▸ EXERCISE INSTRUCTIONS: Write the material out again exactly.

__________

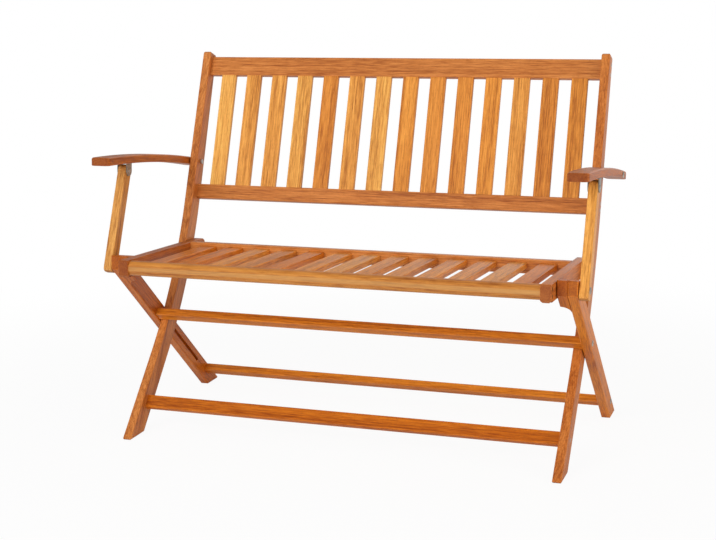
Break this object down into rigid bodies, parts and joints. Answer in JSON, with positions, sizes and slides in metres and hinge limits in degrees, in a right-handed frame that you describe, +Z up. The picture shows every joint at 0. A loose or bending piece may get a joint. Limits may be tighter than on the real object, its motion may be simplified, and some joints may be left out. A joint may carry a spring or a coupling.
{
  "type": "folding bench",
  "caption": "Wooden folding bench for two with slatted back and seat, curved armrests and crossing legs that fold flat together on pivot bolts",
  "frame": {"origin": "on the floor, under the middle of the open bench's bounding box", "axes": "+X along the bench to the sitter's left, seen from the front to the right; +Y from the front to the back; +Z up"},
  "size_m": [1.166, 0.5877, 0.8877],
  "materials": {
    "timber": "oiled hardwood, satin",
    "steel": "zinc-plated steel"
  },
  "bodies": {
    "back_frame": {"left_back_stile": "timber", "right_back_stile": "timber", "back_top_rail": "timber", "back_lower_rail": "timber", "back_slat_01": "timber", "back_slat_02": "timber", "back_slat_03": "timber", "back_slat_04": "timber", "back_slat_05": "timber", "back_slat_06": "timber", "back_slat_07": "timber", "back_slat_08": "timber", "back_slat_09": "timber", "back_slat_10": "timber", "back_slat_11": "timber", "back_slat_12": "timber", "back_slat_13": "timber", "back_slat_14": "timber", "front_stretcher": "timber", "guide_pins": "steel", "stile_screws": "steel", "seat_rear_pivot_bolts": "steel", "arm_pivot_bolts": "steel", "arm_pivot_nuts": "steel", "stile_pivot_washers": "steel"},
    "seat": {"left_seat_side_rail": "timber", "right_seat_side_rail": "timber", "seat_front_rail": "timber", "seat_rear_rail": "timber", "seat_slat_01": "timber", "seat_slat_02": "timber", "seat_slat_03": "timber", "seat_slat_04": "timber", "seat_slat_05": "timber", "seat_slat_06": "timber", "seat_slat_07": "timber", "seat_slat_08": "timber", "seat_slat_09": "timber", "seat_slat_10": "timber", "seat_slat_11": "timber", "seat_slat_12": "timber", "seat_slat_13": "timber", "seat_frame_screws": "steel", "seat_front_pivot_bolts": "steel", "seat_front_pivot_nuts": "steel", "seat_front_pivot_washers": "steel"},
    "rear_legs": {"left_rear_leg": "timber", "right_rear_leg": "timber", "leg_head_spacers": "timber", "stop_rail": "timber", "rear_stretcher": "timber", "rear_leg_screws": "steel"},
    "left_arm": {"left_armrest": "timber", "left_post_bracket": "steel", "left_bracket_fasteners": "steel"},
    "right_arm": {"right_armrest": "timber", "right_post_bracket": "steel", "right_bracket_fasteners": "steel"},
    "left_post": {"left_arm_post": "timber"},
    "right_post": {"right_arm_post": "timber"}
  },
  "joints": [
    {"name": "seat_fold", "type": "hinge", "parent": "back_frame", "child": "seat", "pos_m": [0, 0.08472, 0.4023], "axis": [-1, 0, 0], "range_deg": [0, 95]},
    {"name": "rear_legs_fold", "type": "hinge", "parent": "seat", "child": "rear_legs", "pos_m": [0, -0.22101, 0.41939], "axis": [1, 0, 0], "range_deg": [0, 29.07]},
    {"name": "left_arm_fold", "type": "hinge", "parent": "back_frame", "child": "left_arm", "pos_m": [-0.52, 0.17388, 0.612], "axis": [-1, 0, 0], "range_deg": [0, 95]},
    {"name": "right_arm_fold", "type": "hinge", "parent": "back_frame", "child": "right_arm", "pos_m": [0.52, 0.17388, 0.612], "axis": [-1, 0, 0], "range_deg": [0, 95]},
    {"name": "left_post_fold", "type": "hinge", "parent": "seat", "child": "left_post", "pos_m": [-0.56, -0.22101, 0.41939], "axis": [1, 0, 0], "range_deg": [0, 95]},
    {"name": "right_post_fold", "type": "hinge", "parent": "seat", "child": "right_post", "pos_m": [0.56, -0.22101, 0.41939], "axis": [1, 0, 0], "range_deg": [0, 95]}
  ],
  "couplings": [
    {"joint": "rear_legs_fold", "follows": "seat_fold", "ratio": 0.306},
    {"joint": "left_arm_fold", "follows": "seat_fold", "ratio": 1},
    {"joint": "right_arm_fold", "follows": "seat_fold", "ratio": 1},
    {"joint": "left_post_fold", "follows": "seat_fold", "ratio": 1},
    {"joint": "right_post_fold", "follows": "seat_fold", "ratio": 1}
  ]
}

__________

▸ ANSWER TO THE EXERCISE:
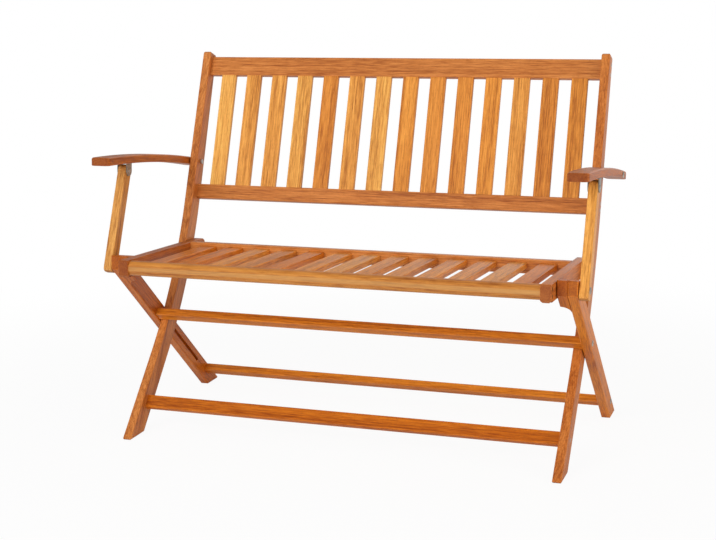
Break this object down into rigid bodies, parts and joints. Answer in JSON, with positions, sizes and slides in metres and hinge limits in degrees, in a right-handed frame that you describe, +Z up. The picture shows every joint at 0. A loose or bending piece may get a joint. Limits may be tighter than on the real object, its motion may be simplified, and some joints may be left out. A joint may carry a spring or a coupling.
{
  "type": "folding bench",
  "caption": "Wooden folding bench for two with slatted back and seat, curved armrests and crossing legs that fold flat together on pivot bolts",
  "frame": {"origin": "on the floor, under the middle of the open bench's bounding box", "axes": "+X along the bench to the sitter's left, seen from the front to the right; +Y from the front to the back; +Z up"},
  "size_m": [1.166, 0.5877, 0.8877],
  "materials": {
    "timber": "oiled hardwood, satin",
    "steel": "zinc-plated steel"
  },
  "bodies": {
    "back_frame": {"left_back_stile": "timber", "right_back_stile": "timber", "back_top_rail": "timber", "back_lower_rail": "timber", "back_slat_01": "timber", "back_slat_02": "timber", "back_slat_03": "timber", "back_slat_04": "timber", "back_slat_05": "timber", "back_slat_06": "timber", "back_slat_07": "timber", "back_slat_08": "timber", "back_slat_09": "timber", "back_slat_10": "timber", "back_slat_11": "timber", "back_slat_12": "timber", "back_slat_13": "timber", "back_slat_14": "timber", "front_stretcher": "timber", "guide_pins": "steel", "stile_screws": "steel", "seat_rear_pivot_bolts": "steel", "arm_pivot_bolts": "steel", "arm_pivot_nuts": "steel", "stile_pivot_washers": "steel"},
    "seat": {"left_seat_side_rail": "timber", "right_seat_side_rail": "timber", "seat_front_rail": "timber", "seat_rear_rail": "timber", "seat_slat_01": "timber", "seat_slat_02": "timber", "seat_slat_03": "timber", "seat_slat_04": "timber", "seat_slat_05": "timber", "seat_slat_06": "timber", "seat_slat_07": "timber", "seat_slat_08": "timber", "seat_slat_09": "timber", "seat_slat_10": "timber", "seat_slat_11": "timber", "seat_slat_12": "timber", "seat_slat_13": "timber", "seat_frame_screws": "steel", "seat_front_pivot_bolts": "steel", "seat_front_pivot_nuts": "steel", "seat_front_pivot_washers": "steel"},
    "rear_legs": {"left_rear_leg": "timber", "right_rear_leg": "timber", "leg_head_spacers": "timber", "stop_rail": "timber", "rear_stretcher": "timber", "rear_leg_screws": "steel"},
    "left_arm": {"left_armrest": "timber", "left_post_bracket": "steel", "left_bracket_fasteners": "steel"},
    "right_arm": {"right_armrest": "timber", "right_post_bracket": "steel", "right_bracket_fasteners": "steel"},
    "left_post": {"left_arm_post": "timber"},
    "right_post": {"right_arm_post": "timber"}
  },
  "joints": [
    {"name": "seat_fold", "type": "hinge", "parent": "back_frame", "child": "seat", "pos_m": [0, 0.08472, 0.4023], "axis": [-1, 0, 0], "range_deg": [0, 95]},
    {"name": "rear_legs_fold", "type": "hinge", "parent": "seat", "child": "rear_legs", "pos_m": [0, -0.22101, 0.41939], "axis": [1, 0, 0], "range_deg": [0, 29.07]},
    {"name": "left_arm_fold", "type": "hinge", "parent": "back_frame", "child": "left_arm", "pos_m": [-0.52, 0.17388, 0.612], "axis": [-1, 0, 0], "range_deg": [0, 95]},
    {"name": "right_arm_fold", "type": "hinge", "parent": "back_frame", "child": "right_arm", "pos_m": [0.52, 0.17388, 0.612], "axis": [-1, 0, 0], "range_deg": [0, 95]},
    {"name": "left_post_fold", "type": "hinge", "parent": "seat", "child": "left_post", "pos_m": [-0.56, -0.22101, 0.41939], "axis": [1, 0, 0], "range_deg": [0, 95]},
    {"name": "right_post_fold", "type": "hinge", "parent": "seat", "child": "right_post", "pos_m": [0.56, -0.22101, 0.41939], "axis": [1, 0, 0], "range_deg": [0, 95]}
  ],
  "couplings": [
    {"joint": "rear_legs_fold", "follows": "seat_fold", "ratio": 0.306},
    {"joint": "left_arm_fold", "follows": "seat_fold", "ratio": 1},
    {"joint": "right_arm_fold", "follows": "seat_fold", "ratio": 1},
    {"joint": "left_post_fold", "follows": "seat_fold", "ratio": 1},
    {"joint": "right_post_fold", "follows": "seat_fold", "ratio": 1}
  ]
}